Robert Wachter, MD, professor and associate chair of the Department of Medicine, is a UCSF2025 ambassador who says the game is a fun way to generate solutions to the big challenges facing UCSF.

“UCSF, and other large institutions, are being rocked by enormous, rapid changes that challenge all of our bedrock processes and assumptions, including those involving Big Data, patient engagement, emerging science, and new health care policies,” Wachter said. “The organizations and individuals that will thrive in this dynamic, chaotic future will be ones that effectively engage their front-line workers in understanding these challenges and developing innovative solutions.

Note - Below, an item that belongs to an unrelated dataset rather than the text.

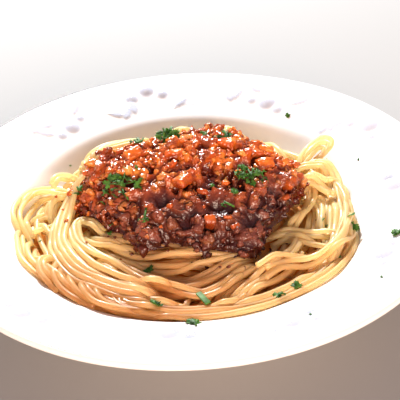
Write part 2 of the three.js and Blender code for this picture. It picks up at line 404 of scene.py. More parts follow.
def reliefAt(angle, radius):
    wave = plate["vineRadius"] + 5.5 * np.sin(11 * angle) + 1.6 * np.sin(23 * angle + 1)
    height = plate["vineHeight"] * np.clip(1 - ((radius - wave) / plate["vineWidth"]) ** 2, 0, 1) ** 2
    for kind, degrees, middle, size, turn in reliefFeatures():
        away = (angle - math.radians(degrees) + math.pi) % (2 * math.pi) - math.pi
        s, t = away * middle, radius - middle
        near = (np.abs(s) < 2 * size) & (np.abs(t) < 2 * size)
        s, t = s[near], t[near]
        if kind == "fruit":
            lump = plate["fruitHeight"] * size / 5 * np.clip(1 - (s * s + t * t) / size**2, 0, 1) ** 1.4
        else:
            c, d = math.cos(math.radians(turn)), math.sin(math.radians(turn))
            along = np.clip((s * c + t * d) / size + 0.5, 0, 1)
            side = (t * c - s * d) / (0.27 * size)
            halfWidth = np.sin(math.pi * along**0.75) * (1 + 0.12 * np.sin(along * 32)) + 1e-6
            inside = np.clip(1 - (side / halfWidth) ** 2, 0, 1) ** 1.3
            ribs = np.sin((along * 6 - np.abs(side) * 0.8) * fullTurn)
            vein = 0.35 * np.exp(-((side / 0.2) ** 2)) + 0.1 * ribs
            lump = plate["leafHeight"] * inside * (1 - vein)
        height[near] = np.maximum(height[near], lump)
    return height


def makePlate():
    bm = bmesh.new()
    chain = [bm.verts.new((r * mm, 0, z * mm)) for r, z in plateProfile()]
    edges = [bm.edges.new(pair) for pair in zip(chain, chain[1:])]
    whole = {"cent": (0, 0, 0), "axis": (0, 0, 1), "angle": 2 * math.pi, "steps": plate["segments"]}
    bmesh.ops.spin(bm, geom=chain + edges, use_merge=True, **whole)
    bmesh.ops.remove_doubles(bm, verts=bm.verts, dist=1e-7)
    bmesh.ops.recalc_face_normals(bm, faces=bm.faces)
    x, y, z = (np.array([v.co for v in bm.verts]) / mm).T
    radius, angle = np.hypot(x, y), np.arctan2(y, x)
    onRim = (radius > plate["reliefInner"]) & (radius < plate["reliefOuter"]) & (z > plateTop(radius) - 0.5)
    relief = np.zeros(len(radius))
    relief[onRim] = reliefAt(angle[onRim], radius[onRim])
    for vert, lift in zip(bm.verts, relief):
        vert.co.z += lift * mm
    piece = pieceFrom("glazed_plate", bm)
    # the relief mask also places the painted relief shade
    setAttribute(piece, "relief", np.clip(relief / 0.5, 0, 1))
    return piece


def porcelainMaterial():
    material, tree, shader = newMaterial("porcelainGlaze", plate["surface"])
    white = colourPatches(tree, (-300, 200), 22.0, 0.6, **plate["glaze"])["Color"]
    relief = attribute(tree, "relief", (-700, 0))  # painted shade: the relief takes a bluish colour, which shows where the relief is not lit
    setColour(shader, mixColours(tree, (-120, 200), relief, white, plate["reliefShadeColour"]))
    noiseInputs = {"Vector": objectPlaces(tree, (-900, -400)), "Scale": 140.0, "Detail": 2.0}
    ripple = addNode(tree, "TexNoise", (-600, -400), noiseInputs)
    addBump(tree, shader, ripple.outputs["Fac"], 0.12, 0.0006)
    return material


finishPiece(makePlate(), porcelainMaterial(), "porcelain", "plate")


# Height fields. A grid of cells over the well holds the height of whatever lies there so far.
field = {"half": 93.0, "step": 0.5, "coarse": 1.5}
empty = -50.0  # lower than anything
cellCount = int(round(2 * field["half"] / field["step"])) + 1
cellLine = np.linspace(-field["half"], field["half"], cellCount)
cellX, cellY = np.meshgrid(cellLine, cellLine)


def sampleTop(bm):
    # the upper surface of a solid on a coarse grid, then on the fine one
    tree = BVHTree.FromBMesh(bm)
    line = np.arange(-field["half"], field["half"] + 0.1, field["coarse"])
    coarse = np.full((len(line), len(line)), empty)
    for row, y in enumerate(line):
        for column, x in enumerate(line):
            hit = castDown(tree, x, y)
            if hit is not None:
                coarse[row, column] = hit.z / mm
    place = (cellLine + field["half"]) / field["coarse"]
    low = np.clip(place.astype(int), 0, len(line) - 2)
    part = np.clip(place - low, 0, 1)
    rows = coarse[low] * (1 - part)[:, None] + coarse[low + 1] * part[:, None]
    return rows[:, low] * (1 - part) + rows[:, low + 1] * part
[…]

The ones that don't — and many will be organizations that are highly successful today — will be ones that hunker down and resist transformative change.

“The UCSF 2025 project is an exciting, fun and dynamic way to engage the ‘wisdom of crowds,’” he said. “In our case, UCSF’s ‘crowd’ has proven itself time and time again to be very wise. Tapping this wisdom by taking advantage of new technologies and gaming techniques will help guarantee that we will take full advantage of the extraordinary opportunities that lie before us.”

Kristen Bibbins-Domingo, MD, PhD, an associate professor in the UCSF School of Medicine, is another ambassador who likes the gaming approach.

“We have great faculty, staff, and students at UCSF, but we also face significant challenges to building a thriving, sustainable UCSF of the future,” she said. “I like this approach because it engages all of us to help be part of the solutions.”

For longtime medical center administrator, Kathy Balestreri, executive director of Patient Care Services at UCSF Medical Center, the game gives all stakeholders who have a vested interest in UCSF a voice in contributing to its success.

“Although I may be retired in 10 to 15 years, UCSF has been a part of my family’s life since 1925, when my father was born here,” she said. “My mother and my husband retired from UCSF and now my son works here. I am and will always remain passionate about this great institution. To my friends and colleagues at UCSF, I say, ‘play the game for yourself, your family, your future – we all have a stake.”